Un changement de substance : une crise “downgraded

Voyez les choses en termes médicaux. La crise irakienne est comme une maladie (“a desease”) dont on se demandait avec inquiétude si elle était contagieuse. Depuis le 10 janvier, on a la réponse : la maladie irakienne est une pandémie et elle infecte l’alentour.

La crise iranienne avait une certaine vertu, une certaine capacité d’immunité en termes médicaux. Elle était légaliste (traité de non-prolifération) et internationaliste (IAEA et ONU). Même les Français, les Russes et les Chinois suivaient. Brutalement, elle est “downgraded”, réduite aux aléas et aux manœuvres tordues du chaos irakien, — lequel est d’une légalité douteuse et où la “communauté internationale” ne suit pas. L’argument iranien devient dépendant de la pandémie irakienne, cette infection qui est comme un énorme abcès qui ne parvient pas à crever, et dont l’infection s’étend désormais hors des frontières.

Désormais, les acteurs extérieurs à la folie bushiste et néo-conservatrice vont devoir (pouvoir) manœuvrer à leur tour en fonction de cette extension du domaine de l’infection irakienne. Aveuglés par la tactique et paralysés au niveau de la pensée par leur choix de la stratégie du chaos, les esprits enfiévrés de Bush et des “neocons” ont ouvert une porte essentielle, celle qui immunisait la pureté de la crise iranienne de l’infection irakienne.

Le Congrès a désormais une ouverture légale pour intervenir dans la politique de guerre à outrance de l’administration Bush en Irak. C’est par là que se glissera la confrontation avec l’exécutif, où cette crise psychologique faite de frustrations impuissantes va exploser en un affrontement légal, en un affrontement de pouvoirs.

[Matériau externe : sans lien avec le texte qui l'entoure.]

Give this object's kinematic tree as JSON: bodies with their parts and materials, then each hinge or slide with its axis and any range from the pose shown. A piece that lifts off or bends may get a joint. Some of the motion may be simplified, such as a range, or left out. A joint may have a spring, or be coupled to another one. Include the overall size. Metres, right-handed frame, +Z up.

Certes, Bush et sa clique ont des plans de guerre contre l’Iran. Les plans, ce n’est pas ce qui manque. (Voir notamment l’analyse de Steve Clemons, dont nous avons extrait les interventions de Hagel et de Biden au Congrès.) Mais ils restent totalement obnubilés, — infectés eux-mêmes, en un sens, touchés par la pandémie, — par le chaos irakien qui est aussi une maladie. Partir en guerre contre l’Iran initialement à cause de l’Irak, et non à cause de la puissance (notamment nucléaire) de l’Iran, c’est une faute et une stupidité à la fois, c’est la manigance d’un esprit grossier et malade (pandémie). Décidément, cette génération de bellicistes américanistes joue très petit bras, malgré l’apparence et le virtualisme.

Dans cette affaire du 10 janvier, tactiquement habile si l’on veut, ils se sont révélés stratégiquement nuls. Ils ont entamé un processus catastrophique d’infection de la crise iranienne. Ils ont commencé à gâcher décisivement cette carte fondamentale : la crise iranienne. “Vertueuse”’ comme elle l’était, internationaliste et légaliste sans aucun doute, ils pouvaient l’utiliser par rapport à la malédiction irakienne pour se refaire eux-mêmes une vertu, en paraissant surmonter la malédiction irakienne, en imposant dans leurs pressions, voire leur attaque contre l’Iran, le soutien du Congrès et de la “communauté internationale” qui aurait restauré leur propre légitimité compromise par l’Irak. Désormais, la crise iranienne a perdu sa vertu d’être vertueuse. Cela s’appelle un gâchis, — ou bien est-ce effectivement que l’Irak est une malédiction qui les frappe tous, une pandémie qui infecte tout.